- The exercise: Write out the whole listing exactly as it stands.

- Given data:

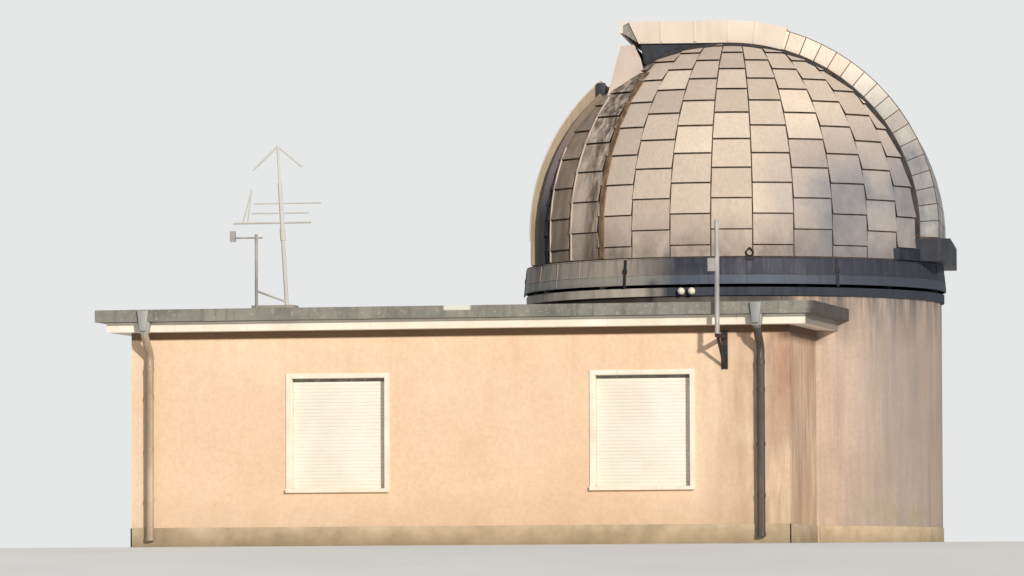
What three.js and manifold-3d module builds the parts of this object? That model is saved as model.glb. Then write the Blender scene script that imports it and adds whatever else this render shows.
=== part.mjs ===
// A small observatory: a flat-roofed annexe, a round drum and a turning dome with an up-and-over hood.
// Millimetres, +Z up. The origin is on the dome's axis, on the underside of the drum's floor.
// The annexe's front faces -Y. The dome's slit faces -X, turned a little towards the front.

import * as THREE from 'three';
import { mergeVertices } from 'three/addons/utils/BufferGeometryUtils.js';
import Module from 'manifold-3d';

const wasm = await Module();
wasm.setup();

// Driving dimensions of the masonry
const seatGap = 0.3;
const wallThickness = 300;
const annexeLeft = -6960;
const annexeRight = 1455;
const annexeFront = -4030;
const annexeBack = 0;
const annexeHeight = 2724;
const drumRadius = 2660;
const drumHeight = 3160;
const drumSegments = 6;
const floorTop = 200;
const drumDoorWidth = 900;
const drumDoorHead = 2250;

// Driving dimensions of the roof and its drainage
const eaves = 253;
const deckThickness = 120;
const coveringThickness = 110;
const gutterDepth = 150;
const gutterWidth = 120;
const gutterSheet = 6;
const gutterTop = 3000;
const pipeRadius = 50;
const pipeStandoff = 75;
const pipeFoot = 120;
const leftPipeX = -6700;
const rightPipeX = 1105;

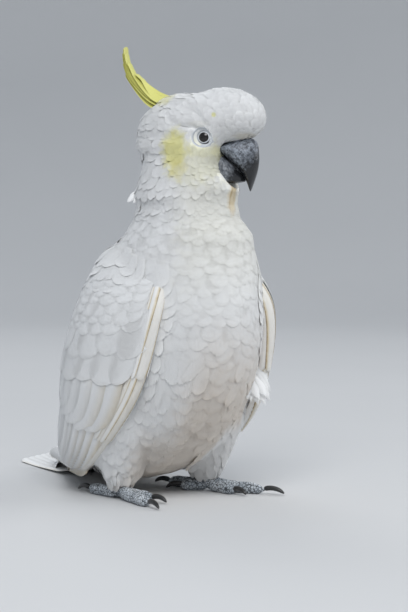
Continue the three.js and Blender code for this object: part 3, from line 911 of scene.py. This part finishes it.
# Soft feathers in columns between the front edges of the folded wings (0) and the flanks (1) and on over the
# breast (above 1), lying down along the wing.
BRIDGE = {1: (0.1, 0.45, 0.8, 1.15, 1.5, 1.85), -1: (0.5, 0.8, 1.15, 1.5)}
dice = np.random.default_rng(17)
starts, lies, marks = [], [], []
for side, shares in BRIDGE.items():
    over_breast = np.array((-0.545 * side, -0.839, 0))
    for column, share in enumerate(shares):
        for along in np.arange(0.06 + 0.018 * (column % 2), 0.66, 0.036):
            edge = on_wing(side, along, 0.03)
            flank_at = np.array(trunk_form.find_nearest(edge)[0])
            root = edge + (flank_at - edge) * min(share, 1) + over_breast * max(share - 1, 0) * 20 * MM
            starts.append(root + dice.normal(0, 1.2, 3) * MM)
            way = on_wing(side, along + 0.05, 0.0) - edge
            lies.append(unit(way) + unit(edge - flank_at) * (0.35 if side > 0 else 0.1))
            marks.append((0.25 + 0.5 * (side > 0) + 0.04 * share, 0.9 - along))
starts, lies, marks = np.array(starts), np.array(lies), np.array(marks)
starts, outs = nearest(starts, cloak)
sizes = np.interp(marks[:, 1], (0.25, 0.85), (24, 17)) * MM
shape = dict(rows=8, columns=15, fringe=0.045, blunt=0.15, narrow=0.5)
laid("feathers_sides", starts, sizes, sizes * 0.5, 2.3 * MM, marks, 18, shape, bend=1.3, low=0.5, cup=0.3,
     stray=0.12, ground=cloak, lie=lies, outs=outs)


def scattered(count, spacing, centre, keep, seed):
    """Roots all round the head, as close together as spacing says at each point."""
    dice = np.random.default_rng(seed)
    index = np.arange(count) + 0.5
    tall = 1 - 2 * index / count
    turn = index * math.pi * (1 + 5**0.5)
    flat = np.sqrt(1 - tall**2)
    directions = np.stack([flat * np.cos(turn), flat * np.sin(turn), tall], -1)
    marks = np.stack([turn / (2 * math.pi) % 1, index / count], -1)
    spots, good = rooted([centre] * count, directions)
    good[good] = keep(spots[good])
    spots, marks = spots[good], marks[good]
    order = dice.permutation(len(spots))
    spots, marks = spots[order], marks[order]
    kept, taken = [], np.empty_like(spots)
    for i, (spot, gap) in enumerate(zip(spots, spacing(spots))):
        if kept and ((taken[: len(kept)] - spot) ** 2).sum(1).min() < gap * gap:
            continue
        taken[len(kept)] = spot
        kept.append(i)
    return spots[kept], marks[kept]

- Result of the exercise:
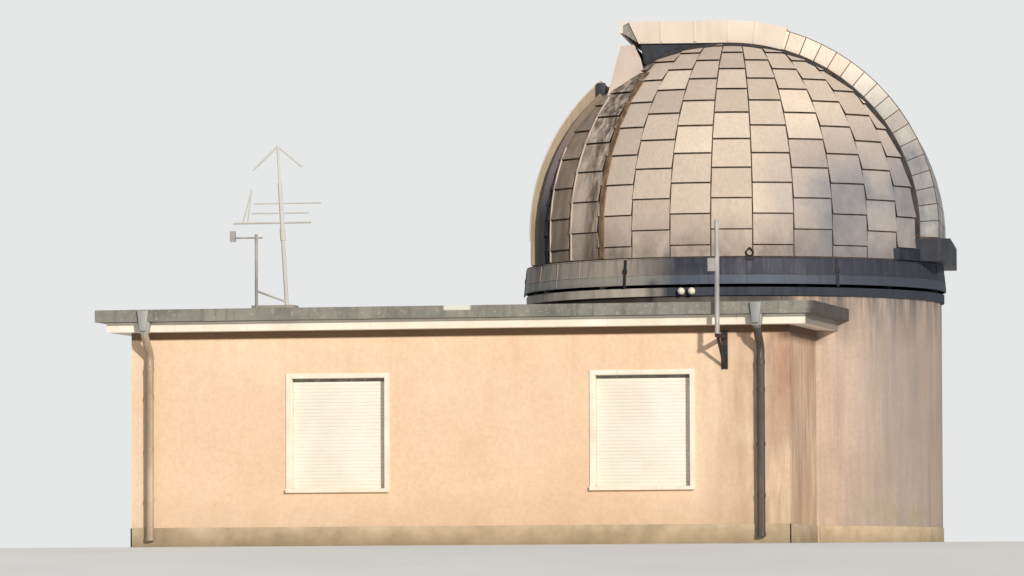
What three.js and manifold-3d module builds the parts of this object? That model is saved as model.glb. Then write the Blender scene script that imports it and adds whatever else this render shows.
=== part.mjs ===
// A small observatory: a flat-roofed annexe, a round drum and a turning dome with an up-and-over hood.
// Millimetres, +Z up. The origin is on the dome's axis, on the underside of the drum's floor.
// The annexe's front faces -Y. The dome's slit faces -X, turned a little towards the front.

import * as THREE from 'three';
import { mergeVertices } from 'three/addons/utils/BufferGeometryUtils.js';
import Module from 'manifold-3d';

const wasm = await Module();
wasm.setup();

// Driving dimensions of the masonry
const seatGap = 0.3;
const wallThickness = 300;
const annexeLeft = -6960;
const annexeRight = 1455;
const annexeFront = -4030;
const annexeBack = 0;
const annexeHeight = 2724;
const drumRadius = 2660;
const drumHeight = 3160;
const drumSegments = 6;
const floorTop = 200;
const drumDoorWidth = 900;
const drumDoorHead = 2250;

// Driving dimensions of the roof and its drainage
const eaves = 253;
const deckThickness = 120;
const coveringThickness = 110;
const gutterDepth = 150;
const gutterWidth = 120;
const gutterSheet = 6;
const gutterTop = 3000;
const pipeRadius = 50;
const pipeStandoff = 75;
const pipeFoot = 120;
const leftPipeX = -6700;
const rightPipeX = 1105;

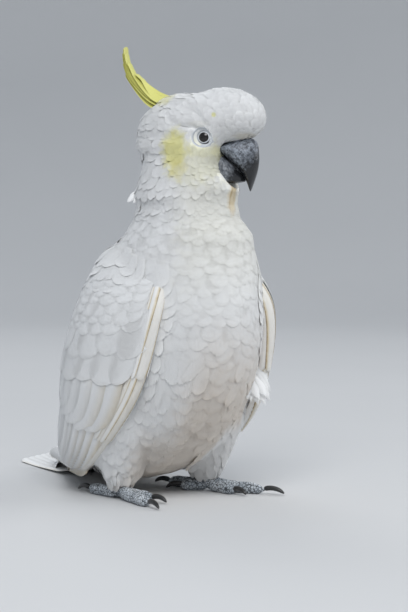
Continue the three.js and Blender code for this object: part 3, from line 911 of scene.py. This part finishes it.
# Soft feathers in columns between the front edges of the folded wings (0) and the flanks (1) and on over the
# breast (above 1), lying down along the wing.
BRIDGE = {1: (0.1, 0.45, 0.8, 1.15, 1.5, 1.85), -1: (0.5, 0.8, 1.15, 1.5)}
dice = np.random.default_rng(17)
starts, lies, marks = [], [], []
for side, shares in BRIDGE.items():
    over_breast = np.array((-0.545 * side, -0.839, 0))
    for column, share in enumerate(shares):
        for along in np.arange(0.06 + 0.018 * (column % 2), 0.66, 0.036):
            edge = on_wing(side, along, 0.03)
            flank_at = np.array(trunk_form.find_nearest(edge)[0])
            root = edge + (flank_at - edge) * min(share, 1) + over_breast * max(share - 1, 0) * 20 * MM
            starts.append(root + dice.normal(0, 1.2, 3) * MM)
            way = on_wing(side, along + 0.05, 0.0) - edge
            lies.append(unit(way) + unit(edge - flank_at) * (0.35 if side > 0 else 0.1))
            marks.append((0.25 + 0.5 * (side > 0) + 0.04 * share, 0.9 - along))
starts, lies, marks = np.array(starts), np.array(lies), np.array(marks)
starts, outs = nearest(starts, cloak)
sizes = np.interp(marks[:, 1], (0.25, 0.85), (24, 17)) * MM
shape = dict(rows=8, columns=15, fringe=0.045, blunt=0.15, narrow=0.5)
laid("feathers_sides", starts, sizes, sizes * 0.5, 2.3 * MM, marks, 18, shape, bend=1.3, low=0.5, cup=0.3,
     stray=0.12, ground=cloak, lie=lies, outs=outs)


def scattered(count, spacing, centre, keep, seed):
    """Roots all round the head, as close together as spacing says at each point."""
    dice = np.random.default_rng(seed)
    index = np.arange(count) + 0.5
    tall = 1 - 2 * index / count
    turn = index * math.pi * (1 + 5**0.5)
    flat = np.sqrt(1 - tall**2)
    directions = np.stack([flat * np.cos(turn), flat * np.sin(turn), tall], -1)
    marks = np.stack([turn / (2 * math.pi) % 1, index / count], -1)
    spots, good = rooted([centre] * count, directions)
    good[good] = keep(spots[good])
    spots, marks = spots[good], marks[good]
    order = dice.permutation(len(spots))
    spots, marks = spots[order], marks[order]
    kept, taken = [], np.empty_like(spots)
    for i, (spot, gap) in enumerate(zip(spots, spacing(spots))):
        if kept and ((taken[: len(kept)] - spot) ** 2).sum(1).min() < gap * gap:
            continue
        taken[len(kept)] = spot
        kept.append(i)
    return spots[kept], marks[kept]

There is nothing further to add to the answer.